Prosafe – a major supplier of offshore accommodation platforms for the oil industry – has warned that its North Sea business is facing a downturn as demand drops from oil explorers, who in turn are responding to a 50% fall in crude prices since last summer.
Newly-announced net profits for 2014 fell by more than 10% ($20.3 million) to $278.8 million, compared to $199.1 million the previous year.
Karl Ronny Klungtvedt, Chief Executive, explained that increasingly over the past 12 to 18 months, oil companies have announced reduction of spending and cost cutting programmes.
He said: “Consequently this has resulted in lower demand for assets and services related to exploration, development and production of oil and gas resources.

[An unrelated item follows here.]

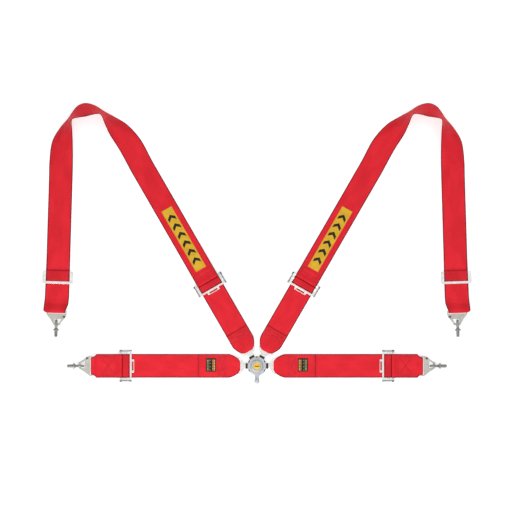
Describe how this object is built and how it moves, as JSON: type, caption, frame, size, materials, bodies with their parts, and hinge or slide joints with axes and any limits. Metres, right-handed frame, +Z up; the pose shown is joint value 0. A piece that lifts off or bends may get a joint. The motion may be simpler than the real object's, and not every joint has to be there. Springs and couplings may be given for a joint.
{
  "type": "racing harness",
  "caption": "Wide-webbing racing harness lying flat: lap and shoulder straps on a round rotary buckle with a release lever, slotted adjusters, and snap hooks with eyebolts at the ends.",
  "frame": {"origin": "centre of the buckle's flat back, on the buckle's axis, on the surface that the harness lies on", "axes": "+Z up out of the buckle's face; +Y towards the shoulder straps, away from the lever's knob; +X along the lap straps to the viewer's right"},
  "size_m": [1.3642, 0.8919, 0.0737],
  "materials": {
    "alloy": "satin anodised",
    "steel": "bright zinc",
    "zinc_plate": "dull zinc plate",
    "dark_steel": "dark plated",
    "black_plastic": "moulded",
    "yellow_badge": "domed resin",
    "red_webbing": "woven polyester",
    "yellow_label": "woven label",
    "black_label": "woven label"
  },
  "bodies": {
    "buckle": {"buckle_back_plate": "alloy", "buckle_housing": "alloy", "port_liner": "black_plastic", "pivot_bolt": "steel", "lever_return_spring": "steel", "captive_pin": "steel", "tongue_lap_left": "steel", "lap_inner_webbing_left": "red_webbing", "lap_label_left": "black_label"},
    "lever": {"release_lever": "alloy", "cam_sleeve": "steel", "lever_badge": "yellow_badge"},
    "latch": {"latch_ring": "steel"},
    "adjuster_lap_left": {"adjuster_frame_lap_left": "steel", "adjuster_bight_lap_left": "red_webbing", "lap_outer_webbing_left": "red_webbing"},
    "lock_lap_left": {"lock_bar_lap_left": "steel"},
    "hook_lap_left": {"snap_hook_lap_left": "zinc_plate", "gate_rivet_lap_left": "dark_steel"},
    "gate_lap_left": {"hook_gate_lap_left": "zinc_plate"},
    "eyebolt_lap_left": {"eyebolt_lap_left": "dark_steel"},
    "strap_lap_right": {"tongue_lap_right": "steel", "lap_inner_webbing_right": "red_webbing", "lap_label_right": "black_label"},
    "adjuster_lap_right": {"adjuster_frame_lap_right": "steel", "adjuster_bight_lap_right": "red_webbing", "lap_outer_webbing_right": "red_webbing"},
    "lock_lap_right": {"lock_bar_lap_right": "steel"},
    "hook_lap_right": {"snap_hook_lap_right": "zinc_plate", "gate_rivet_lap_right": "dark_steel"},
    "gate_lap_right": {"hook_gate_lap_right": "zinc_plate"},
    "eyebolt_lap_right": {"eyebolt_lap_right": "dark_steel"},
    "strap_shoulder_left": {"tongue_shoulder_left": "steel", "shoulder_lower_webbing_left": "red_webbing"},
    "adjuster_shoulder_left": {"adjuster_frame_shoulder_left": "steel", "adjuster_bight_shoulder_left": "red_webbing", "shoulder_upper_webbing_left": "red_webbing", "shoulder_label_left": "yellow_label"},
    "lock_shoulder_left": {"lock_bar_shoulder_left": "steel"},
    "slide_shoulder_left": {"tail_slide_left": "steel", "tail_bight_left": "red_webbing"},
    "hook_shoulder_left": {"snap_hook_shoulder_left": "zinc_plate", "gate_rivet_shoulder_left": "dark_steel"},
    "gate_shoulder_left": {"hook_gate_shoulder_left": "zinc_plate"},
    "eyebolt_shoulder_left": {"eyebolt_shoulder_left": "dark_steel"},
    "strap_shoulder_right": {"tongue_shoulder_right": "steel", "shoulder_lower_webbing_right": "red_webbing"},
    "adjuster_shoulder_right": {"adjuster_frame_shoulder_right": "steel", "adjuster_bight_shoulder_right": "red_webbing", "shoulder_upper_webbing_right": "red_webbing", "shoulder_label_right": "yellow_label"},
    "lock_shoulder_right": {"lock_bar_shoulder_right": "steel"},
    "slide_shoulder_right": {"tail_slide_right": "steel", "tail_bight_right": "red_webbing"},
    "hook_shoulder_right": {"snap_hook_shoulder_right": "zinc_plate", "gate_rivet_shoulder_right": "dark_steel"},
    "gate_shoulder_right": {"hook_gate_shoulder_right": "zinc_plate"},
    "eyebolt_shoulder_right": {"eyebolt_shoulder_right": "dark_steel"}
  },
  "joints": [
    {"name": "lever_turn", "type": "hinge", "parent": "buckle", "child": "lever", "pos_m": [0, 0, 0.02], "axis": [0, 0, 1], "range_deg": [0, 60], "stiffness_Nm_per_rad": 0.3},
    {"name": "latch_lift", "type": "slide", "parent": "buckle", "child": "latch", "axis": [0, 0, 1], "range_m": [0, 0.0025]},
    {"name": "adjust_lap_left", "type": "slide", "parent": "buckle", "child": "adjuster_lap_left", "axis": [-1, 0, 0], "range_m": [-0.08, 0.02]},
    {"name": "lock_lap_left", "type": "slide", "parent": "adjuster_lap_left", "child": "lock_lap_left", "axis": [-1, 0, 0], "range_m": [-0.0015, 0.0015]},
    {"name": "hook_lap_left", "type": "hinge", "parent": "adjuster_lap_left", "child": "hook_lap_left", "pos_m": [-0.5225, 0, 0.0132], "axis": [0, 1, 0], "range_deg": [0, 60]},
    {"name": "gate_lap_left", "type": "hinge", "parent": "hook_lap_left", "child": "gate_lap_left", "pos_m": [-0.539, 0.024, 0.0163], "axis": [0, 0, 1], "range_deg": [0, 10], "stiffness_Nm_per_rad": 0.02},
    {"name": "eyebolt_lap_left", "type": "hinge", "parent": "hook_lap_left", "child": "eyebolt_lap_left", "pos_m": [-0.5625, 0, 0.015], "axis": [0, 0, 1], "range_deg": [-8, 8]},
    {"name": "release_lap_right", "type": "slide", "parent": "buckle", "child": "strap_lap_right", "axis": [1, 0, 0], "range_m": [0, 0.035]},
    {"name": "adjust_lap_right", "type": "slide", "parent": "strap_lap_right", "child": "adjuster_lap_right", "axis": [1, 0, 0], "range_m": [-0.08, 0.02]},
    {"name": "lock_lap_right", "type": "slide", "parent": "adjuster_lap_right", "child": "lock_lap_right", "axis": [1, 0, 0], "range_m": [-0.0015, 0.0015]},
    {"name": "hook_lap_right", "type": "hinge", "parent": "adjuster_lap_right", "child": "hook_lap_right", "pos_m": [0.5225, 0, 0.0132], "axis": [0, -1, 0], "range_deg": [0, 60]},
    {"name": "gate_lap_right", "type": "hinge", "parent": "hook_lap_right", "child": "gate_lap_right", "pos_m": [0.539, 0.024, 0.0163], "axis": [0, 0, -1], "range_deg": [0, 10], "stiffness_Nm_per_rad": 0.02},
    {"name": "eyebolt_lap_right", "type": "hinge", "parent": "hook_lap_right", "child": "eyebolt_lap_right", "pos_m": [0.5625, 0, 0.015], "axis": [0, 0, 1], "range_deg": [-8, 8]},
    {"name": "release_shoulder_left", "type": "slide", "parent": "buckle", "child": "strap_shoulder_left", "axis": [-0.5, 0.866, 0], "range_m": [0, 0.035]},
    {"name": "adjust_shoulder_left", "type": "slide", "parent": "strap_shoulder_left", "child": "adjuster_shoulder_left", "axis": [-0.5, 0.866, 0], "range_m": [-0.05, 0.015]},
    {"name": "lock_shoulder_left", "type": "slide", "parent": "adjuster_shoulder_left", "child": "lock_shoulder_left", "axis": [-0.5, 0.866, 0], "range_m": [-0.0015, 0.0015]},
    {"name": "tail_shoulder_left", "type": "slide", "parent": "adjuster_shoulder_left", "child": "slide_shoulder_left", "axis": [-0.0293, -0.9996, 0], "range_m": [-0.1, 0.03]},
    {"name": "hook_shoulder_left", "type": "hinge", "parent": "adjuster_shoulder_left", "child": "hook_shoulder_left", "pos_m": [-0.636, 0.173, 0.0132], "axis": [-0.9996, 0.0293, 0], "range_deg": [0, 60]},
    {"name": "gate_shoulder_left", "type": "hinge", "parent": "hook_shoulder_left", "child": "gate_shoulder_left", "pos_m": [-0.61249, 0.1558, 0.0163], "axis": [0, 0, -1], "range_deg": [0, 10], "stiffness_Nm_per_rad": 0.02},
    {"name": "eyebolt_shoulder_left", "type": "hinge", "parent": "hook_shoulder_left", "child": "eyebolt_shoulder_left", "pos_m": [-0.63717, 0.13302, 0.015], "axis": [0, 0, 1], "range_deg": [-8, 8]},
    {"name": "release_shoulder_right", "type": "slide", "parent": "buckle", "child": "strap_shoulder_right", "axis": [0.5, 0.866, 0], "range_m": [0, 0.035]},
    {"name": "adjust_shoulder_right", "type": "slide", "parent": "strap_shoulder_right", "child": "adjuster_shoulder_right", "axis": [0.5, 0.866, 0], "range_m": [-0.05, 0.015]},
    {"name": "lock_shoulder_right", "type": "slide", "parent": "adjuster_shoulder_right", "child": "lock_shoulder_right", "axis": [0.5, 0.866, 0], "range_m": [-0.0015, 0.0015]},
    {"name": "tail_shoulder_right", "type": "slide", "parent": "adjuster_shoulder_right", "child": "slide_shoulder_right", "axis": [0.0293, -0.9996, 0], "range_m": [-0.1, 0.03]},
    {"name": "hook_shoulder_right", "type": "hinge", "parent": "adjuster_shoulder_right", "child": "hook_shoulder_right", "pos_m": [0.636, 0.173, 0.0132], "axis": [-0.9996, -0.0293, 0], "range_deg": [0, 60]},
    {"name": "gate_shoulder_right", "type": "hinge", "parent": "hook_shoulder_right", "child": "gate_shoulder_right", "pos_m": [0.61249, 0.1558, 0.0163], "axis": [0, 0, 1], "range_deg": [0, 10], "stiffness_Nm_per_rad": 0.02},
    {"name": "eyebolt_shoulder_right", "type": "hinge", "parent": "hook_shoulder_right", "child": "eyebolt_shoulder_right", "pos_m": [0.63717, 0.13302, 0.015], "axis": [0, 0, 1], "range_deg": [-8, 8]}
  ],
  "couplings": [
    {"joint": "lever_turn", "follows": "latch_lift", "rad_per_m": 418.88}
  ]
}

“In the accommodation support market, the reduction in demand has been particularly visible in the North Sea segment.
“However, although the outlook has weakened relative to earlier expectations, opportunities still exist which could lead to new contracts being awarded over the coming year.”
The outlook for 2015
Prosafe owns 11 semi-submersible accommodation vessels and in addition has two NORSOK-compliant harsh environment semi-submersible accommodation vessels under construction that will be ready for operations this summer
Prosafe’s Safe Scandinavia will work at the Solan field west of Shetland for Premier Oil throughout February. Thereafter works will commence at a yard in Norway to convert the unit to a tender support vessel in preparation for the long-term contract with Statoil at Oseberg Øst in Norway.
The Regalia is under contract with Talisman UK until November, while the Safe Caledonia is under contract with Nexen until April. In July it will commence a 13-month contract with BP for work at the ETAP field in UK.
Meanwhile, the Safe Bristolia is scheduled to commence the contract with BG in the second quarter of 2015.